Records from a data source

* start *

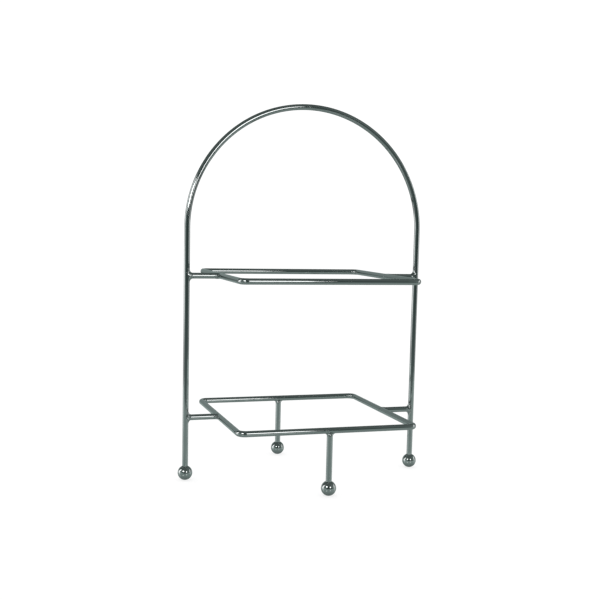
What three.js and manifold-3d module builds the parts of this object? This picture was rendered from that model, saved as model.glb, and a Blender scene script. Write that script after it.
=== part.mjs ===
// A tiered cake stand of bent round rod: an arched hoop that is also the carrying handle, square
// frames that hold the plates, short arms that join them, and ball feet.
// Millimetres, +Z up. X runs across the hoop from foot to foot, Y from front (-) to back (+).
// The origin is on the table, under the middle of the stand.
import * as THREE from "three";
import { mergeVertices } from "three/addons/utils/BufferGeometryUtils.js";
import Module from "manifold-3d";

// ---- driving dimensions
const ROD = 6; // diameter of every rod
const HOOP_HALF = 125; // from the middle to the axis of a hoop leg, and the arch's radius
const ARCH_Z = 258; // height of the arch's centre
const FRAME_HALF = 90.5; // from the middle to the axis of a frame's side
const BEND = 7; // bend radius of a frame's corners, on the rod's axis
const TIER_Z = { upper: 210, lower: 65 }; // height of each frame's rod axis
const BALL = 15; // diameter of a ball foot
const BALL_FLAT = 1.3; // radius of the small flat that a ball rests on
const SOCKET_FLOOR = 7.5; // height of the floor of the blind hole in a ball
const GAP = 0.3; // clearance between two pieces that meet
const BUTT = 2; // gap between the ends of a frame's rod, which the butt weld fills

// ---- how finely round shapes are faceted
const SIDES = 16;
const ARCH_STEPS = 44;
const BEND_STEPS = 5;
const BALL_SIDES = 20;
const BALL_STEPS = 8;

// ---- welds: slugs between the crossed rod and the end of an arm or leg, flared towards the crossed rod
const WELD_BACK = 1.2; // where a slug begins, from the crossed rod's axis
const WELD_END = 6.4; // where it meets the arm's or leg's end, from the same axis
const ARM_FLARE = 5.3; // its radius at the crossed rod, at an arm
const LEG_FLARE = 4.6; // the same, at a leg
const WELD_STEPS = 5;

const R = ROD / 2;
const FLATS = 1 / Math.cos(Math.PI / SIDES); // a polygon's corner radius over its flats' radius
const HALF_STEP = Math.PI / SIDES;
const X = new THREE.Vector3(1, 0, 0);
const Y = new THREE.Vector3(0, 1, 0);
const Z = new THREE.Vector3(0, 0, 1);

const polished = new THREE.MeshStandardMaterial({ color: 0x8f9a98, roughness: 0.07, metalness: 1 });
const ballFinish = new THREE.MeshStandardMaterial({ color: 0x949f9d, roughness: 0.04, metalness: 1 });
const weldFinish = new THREE.MeshStandardMaterial({ color: 0x858f8d, roughness: 0.18, metalness: 1 });

const wasm = await Module();
wasm.setup();

// ---- between three.js geometry and manifold-3d solids
function solidOf(geometry) {
  const plain = geometry.clone();
  plain.deleteAttribute("normal");
  plain.deleteAttribute("uv");
  const merged = mergeVertices(plain, 1e-4);
  return new wasm.Manifold(
    new wasm.Mesh({
      numProp: 3,
      vertProperties: merged.attributes.position.array,
      triVerts: new Uint32Array(merged.index.array),
    }),
  );
}

function geometryOf(solid) {
  const mesh = solid.getMesh();
  return new THREE.BufferGeometry()
    .setAttribute("position", new THREE.BufferAttribute(mesh.vertProperties, 3))
    .setIndex(new THREE.BufferAttribute(mesh.triVerts, 1));
}

// ---- rods
// A path of straights and bends. Each piece takes its own number of steps, so straights cost few faces.
class BentPath extends THREE.Curve {
  constructor(pieces) {
    super();
    this.pieces = pieces;
    this.steps = pieces.reduce((sum, piece) => sum + piece.steps, 0);
  }
  getPoint(t) {
    let at = t * this.steps;
    for (const { steps, pointAt } of this.pieces) {
      if (at <= steps) return pointAt(at / steps);
      at -= steps;
    }
    return this.pieces.at(-1).pointAt(1);
  }
  getUtoTmapping(u) {
    return u;
  }
}

function straight(from, to) {
  return { steps: 1, pointAt: (t) => new THREE.Vector3().lerpVectors(from, to, t) };
}

// A circular bend about centre, from centre + radius * along to centre + radius * across.
function bend(centre, along, across, radius, steps, sweep = Math.PI / 2) {
  return {
    steps,
    pointAt: (t) =>
      centre
        .clone()
        .addScaledVector(along, radius * Math.cos(sweep * t))
        .addScaledVector(across, radius * Math.sin(sweep * t)),
  };
}

function bentRod(pieces) {
  const path = new BentPath(pieces);
  const section = new THREE.Shape(
    Array.from({ length: SIDES }, (_, k) => {
      const angle = HALF_STEP * (2 * k + 1);
      return new THREE.Vector2(Math.cos(angle), Math.sin(angle)).multiplyScalar(R * FLATS);
    }),
  );
  return new THREE.ExtrudeGeometry(section, { steps: path.steps, extrudePath: path });
}

// A round bar along a unit direction, from distance start to distance end past base.
function bar(base, direction, start, end, radius = R) {
  const geometry = new THREE.CylinderGeometry(
    radius * FLATS,
    radius * FLATS,
    end - start,
    SIDES,
    1,
    false,
    HALF_STEP,
  );
  geometry.translate(0, (start + end) / 2, 0);
  return placed(geometry, base, direction);
}

// Turns a shape made along +Y to point along direction, and moves it to base.
function placed(geometry, base, direction) {
  geometry.applyQuaternion(new THREE.Quaternion().setFromUnitVectors(Y, direction));
  return geometry.translate(base.x, base.y, base.z);
}

// ---- pieces
function hoop() {
  const foot = SOCKET_FLOOR + GAP;
  const centre = new THREE.Vector3(0, 0, ARCH_Z);
  const left = (z) => new THREE.Vector3(-HOOP_HALF, 0, z);
  const right = (z) => new THREE.Vector3(HOOP_HALF, 0, z);
  return bentRod([
    straight(left(foot), left(ARCH_Z)),
    bend(centre, X.clone().negate(), Z, HOOP_HALF, ARCH_STEPS, Math.PI),
    straight(right(ARCH_Z), right(foot)),
  ]);
}

// A square frame, bent from one rod whose ends face each other in the middle of the +X side.
function frame(height) {
  const flat = FRAME_HALF - BEND;
  const at = (x, y) => new THREE.Vector3(x, y, height);
  const turns = [
    [1, 1, X, Y],
    [-1, 1, Y, X.clone().negate()],
    [-1, -1, X.clone().negate(), Y.clone().negate()],
    [1, -1, Y.clone().negate(), X],
  ];
  const sides = [
    [at(FRAME_HALF, BUTT / 2), at(FRAME_HALF, flat)],
    [at(flat, FRAME_HALF), at(-flat, FRAME_HALF)],
    [at(-FRAME_HALF, flat), at(-FRAME_HALF, -flat)],
    [at(-flat, -FRAME_HALF), at(flat, -FRAME_HALF)],
  ];
  const pieces = turns.flatMap(([sx, sy, along, across], i) => [
    straight(...sides[i]),
    bend(at(sx * flat, sy * flat), along, across, BEND, BEND_STEPS),
  ]);
  return bentRod([...pieces, straight(at(FRAME_HALF, -flat), at(FRAME_HALF, -BUTT / 2))]);
}

// The slug of weld metal between the ends of a frame's rod.
function buttWeld(height) {
  return bar(new THREE.Vector3(FRAME_HALF, 0, height), Y, GAP - BUTT / 2, BUTT / 2 - GAP);
}

// A short arm from a frame's side to a hoop leg.
function arm(side, height) {
  const inner = new THREE.Vector3(side * FRAME_HALF, 0, height);
  const clear = WELD_END + GAP;
  return bar(inner, X.clone().multiplyScalar(side), clear, HOOP_HALF - FRAME_HALF - clear);
}

// A leg under the middle of the lower frame's front or back side, down into its ball.
function leg(side) {
  const top = new THREE.Vector3(0, side * FRAME_HALF, TIER_Z.lower);
  return bar(top, Z.clone().negate(), WELD_END + GAP, TIER_Z.lower - SOCKET_FLOOR - GAP);
}

// The weld where an arm or leg leaves, along direction, the rod that runs along crossed through point.
function weld(point, direction, crossed, flare) {
  const profile = [new THREE.Vector2(0, WELD_BACK), new THREE.Vector2(flare, WELD_BACK)];
  for (let i = 0; i <= WELD_STEPS; i++) {
    const angle = (Math.PI / 2) * (i / WELD_STEPS);
    const radius = flare - (flare - R) * Math.sin(angle);
    profile.push(new THREE.Vector2(radius, WELD_END - (WELD_END - R) * Math.cos(angle)));
  }
  profile.push(new THREE.Vector2(0, WELD_END));
  const slug = placed(new THREE.LatheGeometry(profile, SIDES), point, direction);
  const across = new THREE.Vector3().crossVectors(crossed, direction);
  const slab = new THREE.BoxGeometry(4 * WELD_END, ROD, 4 * WELD_END);
  const solid = solidOf(slug)
    .intersect(solidOf(placed(slab, point, across)))
    .subtract(solidOf(bar(point, crossed, -ROD * 2, ROD * 2, R + GAP)));
  return geometryOf(solid);
}

// A ball foot with a small flat underneath and a blind hole for the rod's end.
function ball(x, y) {
  const radius = BALL / 2;
  const bottom = Math.asin(BALL_FLAT / radius);
  const hole = R + GAP;
  const mouth = Math.PI - Math.asin(hole / radius);
  const profile = [new THREE.Vector2(0, 0)];
  for (let i = 0; i <= BALL_STEPS; i++) {
    const angle = bottom + ((mouth - bottom) * i) / BALL_STEPS;
    const height = i ? radius - radius * Math.cos(angle) : 0;
    profile.push(new THREE.Vector2(radius * Math.sin(angle), height));
  }
  profile.push(new THREE.Vector2(hole * FLATS, SOCKET_FLOOR), new THREE.Vector2(0, SOCKET_FLOOR));
  const geometry = new THREE.LatheGeometry(profile, BALL_SIDES);
  return placed(geometry, new THREE.Vector3(x, y, 0), Z);
}

// ---- the stand
const stand = new THREE.Group();

function add(name, geometry, material) {
  const mesh = new THREE.Mesh(geometry, material);
  mesh.name = name;
  stand.add(mesh);
}

add("hoop", hoop(), polished);

for (const [tier, height] of Object.entries(TIER_Z)) {
  add(`${tier}_frame`, frame(height), polished);
  add(`${tier}_frame_butt_weld`, buttWeld(height), weldFinish);
  for (const [name, side] of [["left", -1], ["right", 1]]) {
    const outward = X.clone().multiplyScalar(side);
    const onFrame = new THREE.Vector3(side * FRAME_HALF, 0, height);
    const onHoop = new THREE.Vector3(side * HOOP_HALF, 0, height);
    add(`${tier}_${name}_arm`, arm(side, height), polished);
    add(`${tier}_${name}_frame_weld`, weld(onFrame, outward, Y, ARM_FLARE), weldFinish);
    add(`${tier}_${name}_hoop_weld`, weld(onHoop, outward.clone().negate(), Z, ARM_FLARE), weldFinish);
  }
}

for (const [name, side] of [["front", -1], ["back", 1]]) {
  const underFrame = new THREE.Vector3(0, side * FRAME_HALF, TIER_Z.lower);
  add(`${name}_leg`, leg(side), polished);
  add(`${name}_leg_weld`, weld(underFrame, Z.clone().negate(), X, LEG_FLARE), weldFinish);
  add(`${name}_ball_foot`, ball(0, side * FRAME_HALF), ballFinish);
}
add("left_ball_foot", ball(-HOOP_HALF, 0), ballFinish);
add("right_ball_foot", ball(HOOP_HALF, 0), ballFinish);

export default stand;
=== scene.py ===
"""A tiered cake stand of plated rod: smooth rods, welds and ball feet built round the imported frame."""

import math
from collections import namedtuple

import bmesh
import bpy
from bpy.props import FloatProperty, FloatVectorProperty, IntProperty, PointerProperty
from mathutils import Matrix, Vector, noise


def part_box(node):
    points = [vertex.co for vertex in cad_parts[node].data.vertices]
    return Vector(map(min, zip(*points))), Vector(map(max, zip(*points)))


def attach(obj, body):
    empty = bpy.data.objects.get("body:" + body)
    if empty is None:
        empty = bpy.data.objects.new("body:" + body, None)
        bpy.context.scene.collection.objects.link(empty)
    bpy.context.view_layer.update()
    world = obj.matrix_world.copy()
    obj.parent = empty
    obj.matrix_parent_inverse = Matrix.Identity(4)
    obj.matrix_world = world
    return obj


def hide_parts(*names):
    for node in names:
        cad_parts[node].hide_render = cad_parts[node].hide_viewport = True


bl_info = {
    "name": "Tiered Cake Stand",
    "version": (1, 0, 0),
    "blender": (4, 5, 0),
    "location": "View3D > Sidebar > Cake Stand",
    "description": "Builds a two-tier cake stand of plated rod, with its welds, ball feet and studio",
    "category": "Add Mesh",
}

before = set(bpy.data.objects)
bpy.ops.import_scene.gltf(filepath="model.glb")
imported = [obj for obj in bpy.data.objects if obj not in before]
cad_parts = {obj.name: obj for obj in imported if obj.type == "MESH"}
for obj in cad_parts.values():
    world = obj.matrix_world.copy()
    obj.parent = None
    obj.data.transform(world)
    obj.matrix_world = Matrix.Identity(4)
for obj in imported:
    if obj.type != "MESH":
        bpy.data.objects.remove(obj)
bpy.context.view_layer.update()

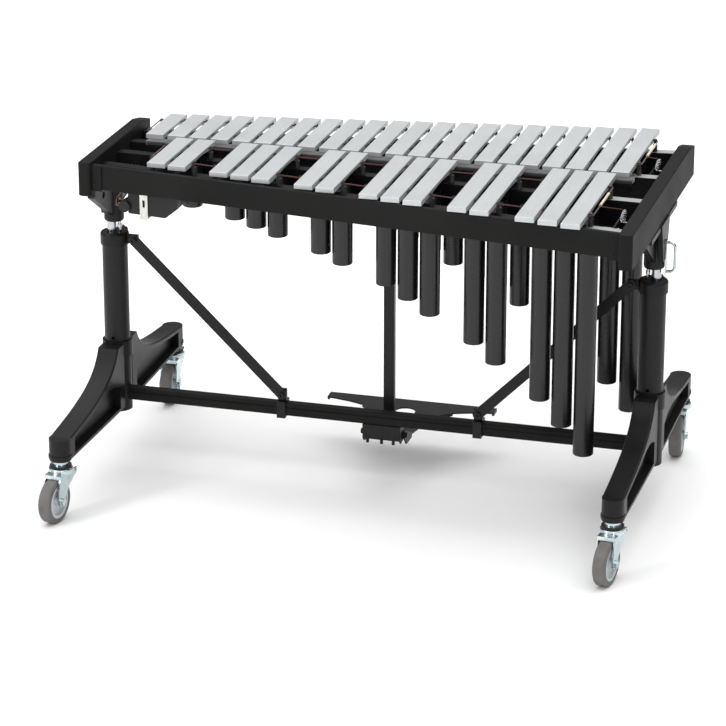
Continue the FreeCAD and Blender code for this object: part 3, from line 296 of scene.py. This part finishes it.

* end *

### JOB
The lines to extract from the data above begin with the line containing "ball(-HOOP_HALF, 0), ballFinish);" and end with the line containing "points = [vertex.co". Extract them exactly, including both.

### OUTPUT FOR THIS EXERCISE
add("left_ball_foot", ball(-HOOP_HALF, 0), ballFinish);
add("right_ball_foot", ball(HOOP_HALF, 0), ballFinish);

export default stand;
=== scene.py ===
"""A tiered cake stand of plated rod: smooth rods, welds and ball feet built round the imported frame."""

import math
from collections import namedtuple

import bmesh
import bpy
from bpy.props import FloatProperty, FloatVectorProperty, IntProperty, PointerProperty
from mathutils import Matrix, Vector, noise


def part_box(node):
    points = [vertex.co for vertex in cad_parts[node].data.vertices]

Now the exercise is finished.